One of the most promising ways to vary task demands may be to increase the level of intellectual demands of the communicative situation. This follows directly from Simonton’s (1985) model, which states that in competitive, task-focused groups, between-person differences in the intelligence of group members limit the ability of the more intelligent members to make themselves understood. Although the current study failed to replicate this notion in more emotion-focused situations, this does not mean that the premise of the Simonton model is wrong. Future studies could explicitly test this option by creating conditions in which participants are motivated to display their highest possible level of intellectual sophistication (e.g., by awarding rewards to more complicated messages) while interacting with another person. It is predicted that this will produce the conditions where between-person differences impair the level of MU.


Footnotes and Endnotes

47  It could be objected that this level of agreement was partially inflated because the four most extreme self-ratings were used to „anchor” the behavioral observations. However, excluding these cases still produced an average agreement of .21, which is significant, t(64) = 1.72, p = 0.05.

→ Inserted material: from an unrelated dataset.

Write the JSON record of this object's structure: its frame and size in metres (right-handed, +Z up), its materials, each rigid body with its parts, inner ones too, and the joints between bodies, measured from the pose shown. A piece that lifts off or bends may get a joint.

48  When the interaction half was ignored and the number of 30-seconds intervals was counted from the beginning of the first to the end of the second interaction half, the beta coefficient specifying the association between time elapsed and MU increased to .23 (p = .01).

49  A quick search of the PsycINFO database uncovered that Sunnafrank’s series of 7 empirical articles and book chapters on this topic are only cited 10 times by other authors.

50  Note that Rost (2000) included both an intellectually gifted and a highly achieving sample. The highly achieving sample reported a lower self-concept of peer relationships compared to controls. Although the highly achieving sample also had above-average intelligence, however, they cannot be considered as gifted according to the conventional IQ > 130 criterion.

51  Note, however, that the single-item measure and the self-concept scale to rate intelligence were significantly correlated in the alumni sample, r = .53, p < .01. In samples that are not explicitly aware of their IQ, both measures would probably have produced equivalent results.

52  Because the experimental manipulation in Study 4 apparently failed, only naturalistic observations and self-reports were drawn from this source. Therefore, results based on these data are not experimental in the strict sense of the word.

53  In fact, no less than 77% of all studies exclusively rely on self-reports, whereas only 6% of all studies include behavioral observations.

54  According to J. Nezlek (personal communication, 14 April, 2005), the inclusion of Level 2 variables to predict the beta weights of these relationship-category dummies faces some limitations if certain participants fail to list network partners for a category.